--- Given records ---

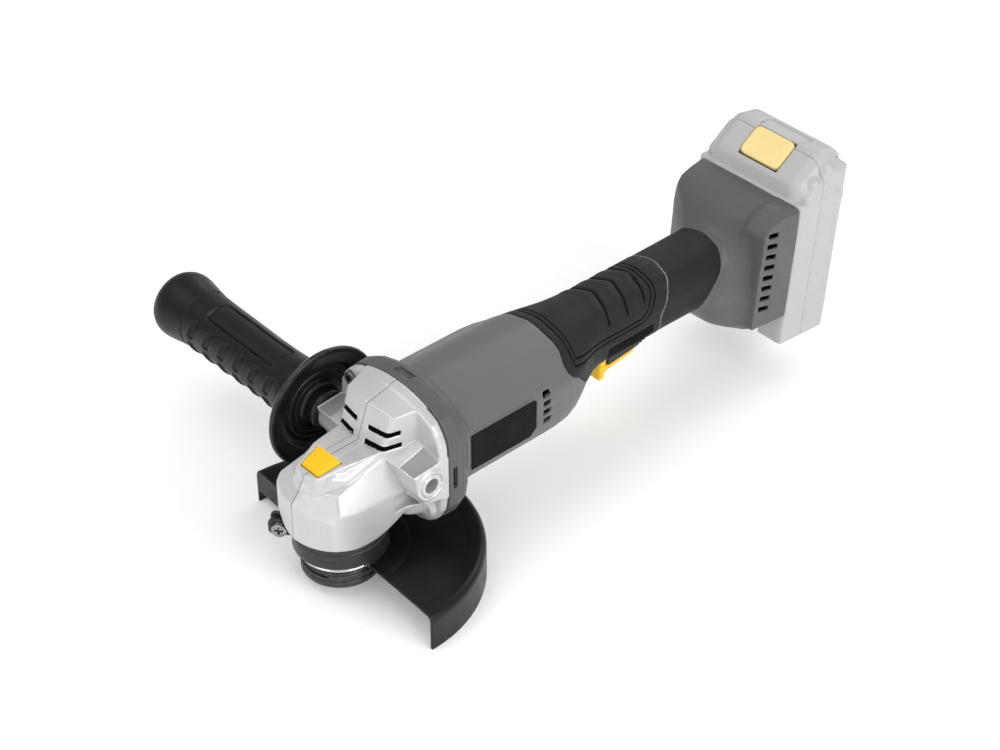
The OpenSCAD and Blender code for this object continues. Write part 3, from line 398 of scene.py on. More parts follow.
# Name: screen tone, roughness and what differs from the plain finish
LOOKS = {
    "cast_alloy": (204, 0.4, dict(metal=0.4, spread=0.03, blotch=45, grain=1500, depth=0.02, wear_and_highlight=0.7,
                                  worn_and_lit_tone=250, worn_rough=0.24, hollow_shade=0.6, rough_spread=0.05, midline_shade=0.8)),
    "alloy_satin": (158, 0.5, dict(metal=0.3, spread=0.05, grain=2600, depth=0.03)),
    "screw_steel": (120, 0.34, dict(STEEL, wear_and_highlight=0.5, worn_and_lit_tone=200)),
    "seal_rubber": (34, 0.7, dict(spread=0.15, grain=1400)),
    "bearing_steel": (190, 0.18, STEEL),
    "bronze": ((176, 128, 66), 0.32, STEEL),
    "machined_steel": (185, 0.26, dict(STEEL, scratches=0.3)),
    "bright_steel": (215, 0.22, dict(STEEL, scratches=0.2)),
    "blackened_steel": (62, 0.42, dict(metal=0.55, spread=0.14, blotch=70, grain=1200, depth=0.012,
                                       wear_and_highlight=0.6, worn_and_lit_tone=120, scratches=0.35)),
    "yellow_plastic": ((252, 199, 0), 0.38, dict(spread=0.05, grain=1700, depth=0.014, wear_and_highlight=0.3,
                                                 worn_and_lit_tone=(255, 212, 60))),
    "guard_paint": (11, 0.38, dict(spread=0.1, blotch=26, grain=1500, depth=0.02, wear_and_highlight=0.35, worn_and_lit_tone=70,
                                   scratches=0.35, specular=0.35)),
    "collar_steel": (46, 0.4, dict(metal=0.3, spread=0.08, grain=1300, depth=0.014, wear_and_highlight=0.5, worn_and_lit_tone=110)),
    "fan_plastic": (40, 0.5, dict(spread=0.1)),
    "core_steel": (120, 0.4, dict(STEEL, stretch=(1, 30, 1))),
    "copper": ((184, 96, 52), 0.3, STEEL),
    "motor_steel": (150, 0.35, STEEL),
    "ferrite": (50, 0.6, dict(spread=0.1)),
    "card_plastic": ((120, 84, 50), 0.55, {}),
    "contact_brass": ((205, 170, 92), 0.3, STEEL),
    "carbon": (36, 0.6, dict(spread=0.2, grain=1800)),
    "grey_plastic": (102, 0.48, dict(MOULDED, spread=0.03, worn_and_lit_tone=150)),
    "grip_rubber": (29, 0.6, dict(spread=0.06, blotch=24, grain=1500, depth=0.04, wear_and_highlight=0.3, worn_and_lit_tone=60,
                                  hollow_shade=0.9, sheen=0.03, specular=0.25)),
    "label_film": (12, 0.6, dict(specular=0.12, spread=0.06, grain=2400, depth=0.006)),
    "black_plastic": (40, 0.5, dict(spread=0.1, grain=1600, depth=0.025, wear_and_highlight=0.3, worn_and_lit_tone=80)),
    "circuit_board": ((24, 92, 54), 0.4, dict(spread=0.2, blotch=200)),
    "lead_insulation": ((150, 30, 26), 0.45, {}),
    "pack_plastic": (184, 0.45, dict(spread=0.03, blotch=20, grain=1800, depth=0.02, wear_and_highlight=0.25, worn_and_lit_tone=226,
                                     hollow_shade=0.4)),
    "pale_yellow_plastic": ((250, 224, 150), 0.42, dict(spread=0.04, grain=1700)),
    "cell_wrap": ((60, 110, 160), 0.35, dict(spread=0.05)),
    "handle_rubber": (14, 0.42, dict(spread=0.08, blotch=24, grain=1300, depth=0.035, wear_and_highlight=0.35, worn_and_lit_tone=70,
                                     hollow_shade=0.8, specular=0.3)),
    # Near-black used as painted shade inside slots, grooves and gaps
    "painted_shade_black": (7, 0.75, dict(spread=0.2, specular=0.15)),
    # Grey for the painted highlight on the sleeve's front edge
    "seam_highlight_grey": (120, 0.5, dict(spread=0.05)),
    "dark_grey_plastic": (84, 0.5, dict(MOULDED, worn_and_lit_tone=130)),
    "foot_grey": (88, 0.5, dict(MOULDED, worn_and_lit_tone=135)),
    "handle_black": (16, 0.34, dict(spread=0.1, grain=1500, depth=0.02, wear_and_highlight=0.35, worn_and_lit_tone=80)),
}
M = {name: finish(name, tone, rough, **more) for name, (tone, rough, more) in LOOKS.items()}

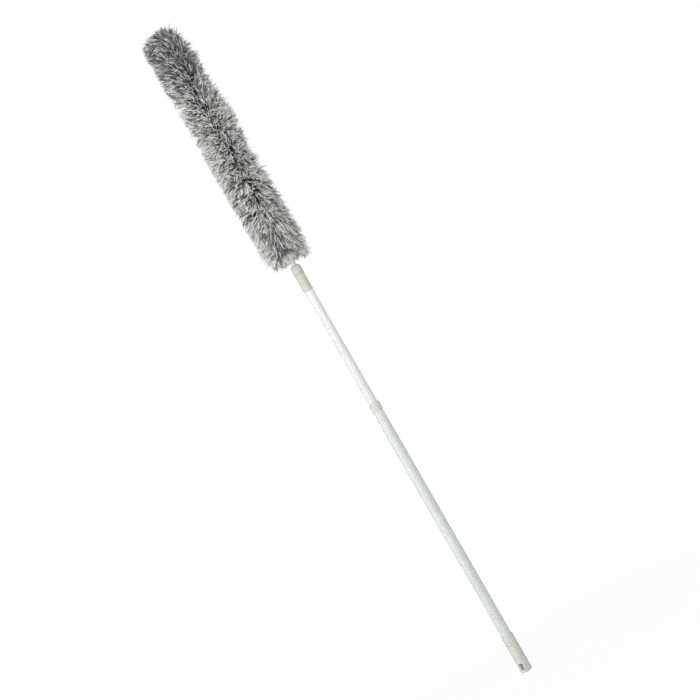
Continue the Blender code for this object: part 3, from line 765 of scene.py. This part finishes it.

---

Problem to solve. Check all the records above and select each line where the string "scene" is found.

Response to this exercise.
The OpenSCAD and Blender code for this object continues. Write part 3, from line 398 of scene.py on. More parts follow.
Continue the Blender code for this object: part 3, from line 765 of scene.py. This part finishes it.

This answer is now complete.